• [PROBLEM]: Read the data and repeat it in full, exactly.

• [DATA PROVIDED]:
>>>>
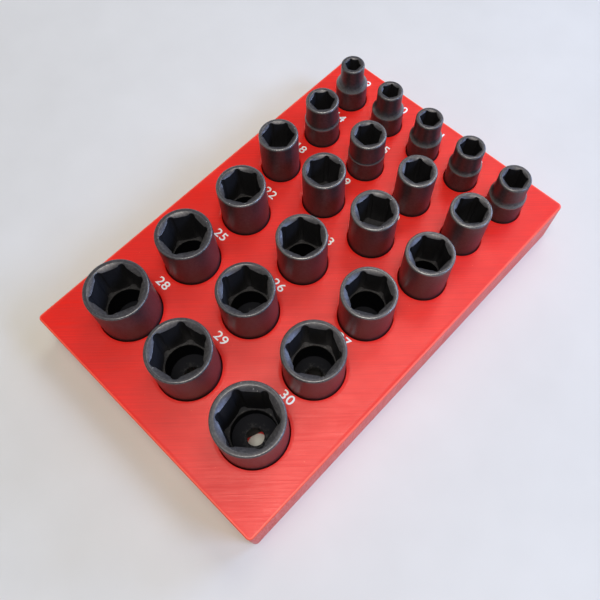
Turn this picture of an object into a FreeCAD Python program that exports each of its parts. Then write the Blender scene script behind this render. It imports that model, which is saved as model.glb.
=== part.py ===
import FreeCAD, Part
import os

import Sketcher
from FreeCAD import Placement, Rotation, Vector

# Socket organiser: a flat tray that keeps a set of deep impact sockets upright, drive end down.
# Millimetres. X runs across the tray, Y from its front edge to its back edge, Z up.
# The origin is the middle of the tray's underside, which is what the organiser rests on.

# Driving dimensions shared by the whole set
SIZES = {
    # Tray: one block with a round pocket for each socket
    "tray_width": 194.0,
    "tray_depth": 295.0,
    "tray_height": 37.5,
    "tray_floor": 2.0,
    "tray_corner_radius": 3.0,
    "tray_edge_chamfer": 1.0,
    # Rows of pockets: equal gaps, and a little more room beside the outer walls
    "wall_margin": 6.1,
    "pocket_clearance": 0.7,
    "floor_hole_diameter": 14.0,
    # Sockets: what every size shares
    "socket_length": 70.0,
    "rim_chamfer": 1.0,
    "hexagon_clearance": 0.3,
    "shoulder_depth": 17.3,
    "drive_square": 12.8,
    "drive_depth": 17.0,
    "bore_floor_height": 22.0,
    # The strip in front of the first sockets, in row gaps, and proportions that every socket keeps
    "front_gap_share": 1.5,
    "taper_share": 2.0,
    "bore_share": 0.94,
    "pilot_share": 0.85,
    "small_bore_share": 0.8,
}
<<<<
• [TASK SOLUTION]:
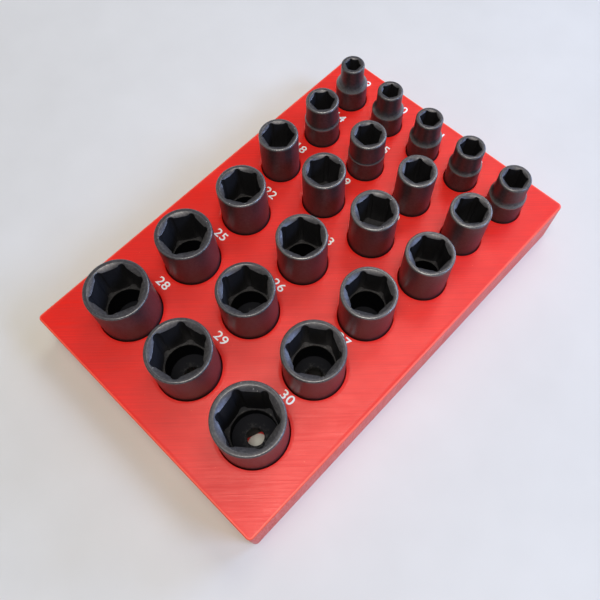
Turn this picture of an object into a FreeCAD Python program that exports each of its parts. Then write the Blender scene script behind this render. It imports that model, which is saved as model.glb.
=== part.py ===
import FreeCAD, Part
import os

import Sketcher
from FreeCAD import Placement, Rotation, Vector

# Socket organiser: a flat tray that keeps a set of deep impact sockets upright, drive end down.
# Millimetres. X runs across the tray, Y from its front edge to its back edge, Z up.
# The origin is the middle of the tray's underside, which is what the organiser rests on.

# Driving dimensions shared by the whole set
SIZES = {
    # Tray: one block with a round pocket for each socket
    "tray_width": 194.0,
    "tray_depth": 295.0,
    "tray_height": 37.5,
    "tray_floor": 2.0,
    "tray_corner_radius": 3.0,
    "tray_edge_chamfer": 1.0,
    # Rows of pockets: equal gaps, and a little more room beside the outer walls
    "wall_margin": 6.1,
    "pocket_clearance": 0.7,
    "floor_hole_diameter": 14.0,
    # Sockets: what every size shares
    "socket_length": 70.0,
    "rim_chamfer": 1.0,
    "hexagon_clearance": 0.3,
    "shoulder_depth": 17.3,
    "drive_square": 12.8,
    "drive_depth": 17.0,
    "bore_floor_height": 22.0,
    # The strip in front of the first sockets, in row gaps, and proportions that every socket keeps
    "front_gap_share": 1.5,
    "taper_share": 2.0,
    "bore_share": 0.94,
    "pilot_share": 0.85,
    "small_bore_share": 0.8,
}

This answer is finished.